● **Aim**
Write down each entry again, exactly as it reads.

* START *

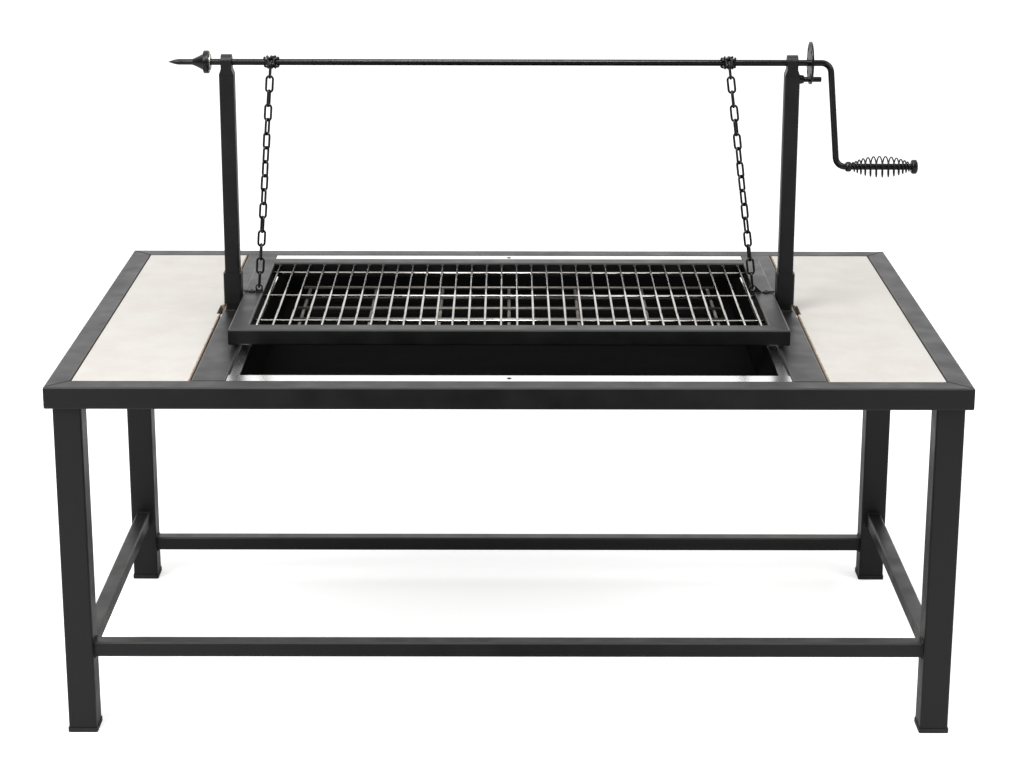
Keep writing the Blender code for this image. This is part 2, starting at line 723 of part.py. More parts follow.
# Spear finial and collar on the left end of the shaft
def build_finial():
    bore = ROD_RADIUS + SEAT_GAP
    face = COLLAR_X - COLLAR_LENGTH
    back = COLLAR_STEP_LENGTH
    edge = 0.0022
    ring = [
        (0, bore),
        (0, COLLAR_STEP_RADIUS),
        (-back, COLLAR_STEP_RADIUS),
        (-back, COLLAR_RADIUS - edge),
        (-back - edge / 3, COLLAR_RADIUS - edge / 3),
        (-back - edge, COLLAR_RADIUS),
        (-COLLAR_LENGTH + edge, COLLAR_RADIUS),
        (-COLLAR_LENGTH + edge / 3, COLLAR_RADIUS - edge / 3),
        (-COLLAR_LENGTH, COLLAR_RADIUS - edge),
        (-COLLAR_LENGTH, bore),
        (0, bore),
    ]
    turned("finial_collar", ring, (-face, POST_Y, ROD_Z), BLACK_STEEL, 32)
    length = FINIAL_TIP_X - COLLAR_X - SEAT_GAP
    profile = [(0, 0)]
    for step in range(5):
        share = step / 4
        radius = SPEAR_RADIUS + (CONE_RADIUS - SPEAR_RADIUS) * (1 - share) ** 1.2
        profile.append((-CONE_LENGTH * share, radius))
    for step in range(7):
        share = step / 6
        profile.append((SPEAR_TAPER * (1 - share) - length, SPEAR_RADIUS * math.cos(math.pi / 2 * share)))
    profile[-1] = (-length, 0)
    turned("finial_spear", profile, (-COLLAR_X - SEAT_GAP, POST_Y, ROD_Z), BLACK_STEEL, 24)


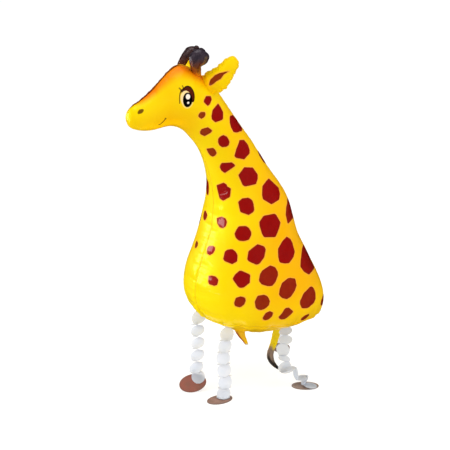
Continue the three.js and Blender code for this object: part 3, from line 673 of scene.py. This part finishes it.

* END *

● **Task response**
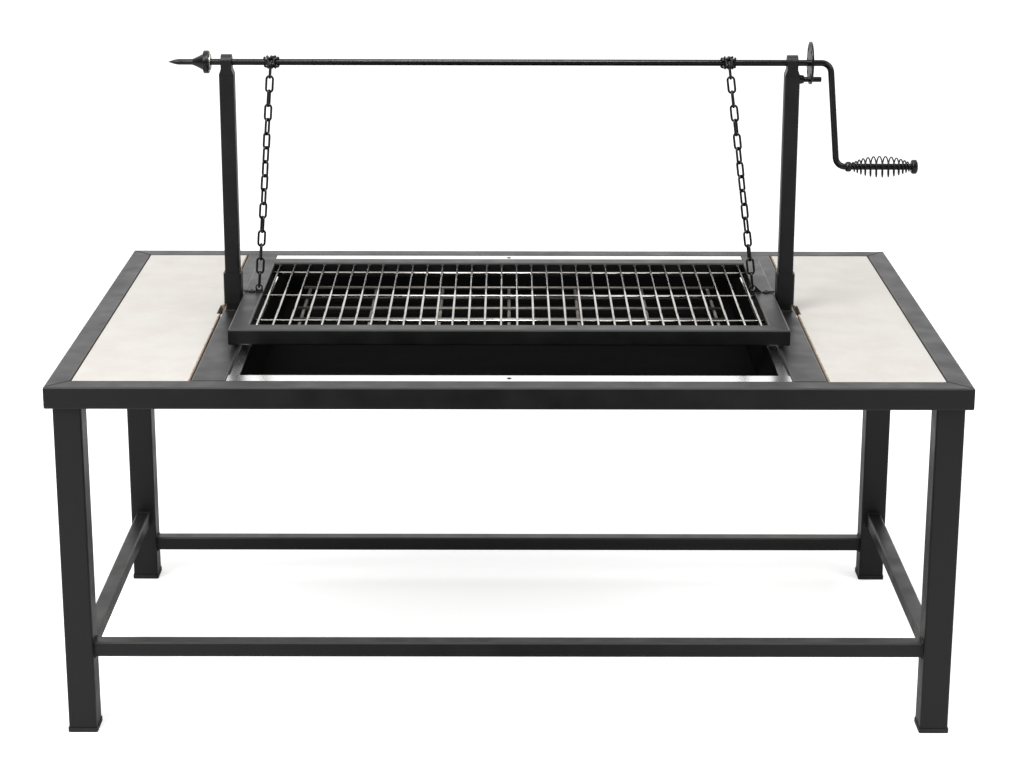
Keep writing the Blender code for this image. This is part 2, starting at line 723 of part.py. More parts follow.
# Spear finial and collar on the left end of the shaft
def build_finial():
    bore = ROD_RADIUS + SEAT_GAP
    face = COLLAR_X - COLLAR_LENGTH
    back = COLLAR_STEP_LENGTH
    edge = 0.0022
    ring = [
        (0, bore),
        (0, COLLAR_STEP_RADIUS),
        (-back, COLLAR_STEP_RADIUS),
        (-back, COLLAR_RADIUS - edge),
        (-back - edge / 3, COLLAR_RADIUS - edge / 3),
        (-back - edge, COLLAR_RADIUS),
        (-COLLAR_LENGTH + edge, COLLAR_RADIUS),
        (-COLLAR_LENGTH + edge / 3, COLLAR_RADIUS - edge / 3),
        (-COLLAR_LENGTH, COLLAR_RADIUS - edge),
        (-COLLAR_LENGTH, bore),
        (0, bore),
    ]
    turned("finial_collar", ring, (-face, POST_Y, ROD_Z), BLACK_STEEL, 32)
    length = FINIAL_TIP_X - COLLAR_X - SEAT_GAP
    profile = [(0, 0)]
    for step in range(5):
        share = step / 4
        radius = SPEAR_RADIUS + (CONE_RADIUS - SPEAR_RADIUS) * (1 - share) ** 1.2
        profile.append((-CONE_LENGTH * share, radius))
    for step in range(7):
        share = step / 6
        profile.append((SPEAR_TAPER * (1 - share) - length, SPEAR_RADIUS * math.cos(math.pi / 2 * share)))
    profile[-1] = (-length, 0)
    turned("finial_spear", profile, (-COLLAR_X - SEAT_GAP, POST_Y, ROD_Z), BLACK_STEEL, 24)


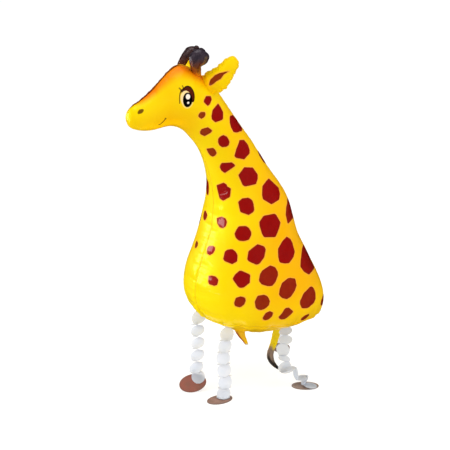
Continue the three.js and Blender code for this object: part 3, from line 673 of scene.py. This part finishes it.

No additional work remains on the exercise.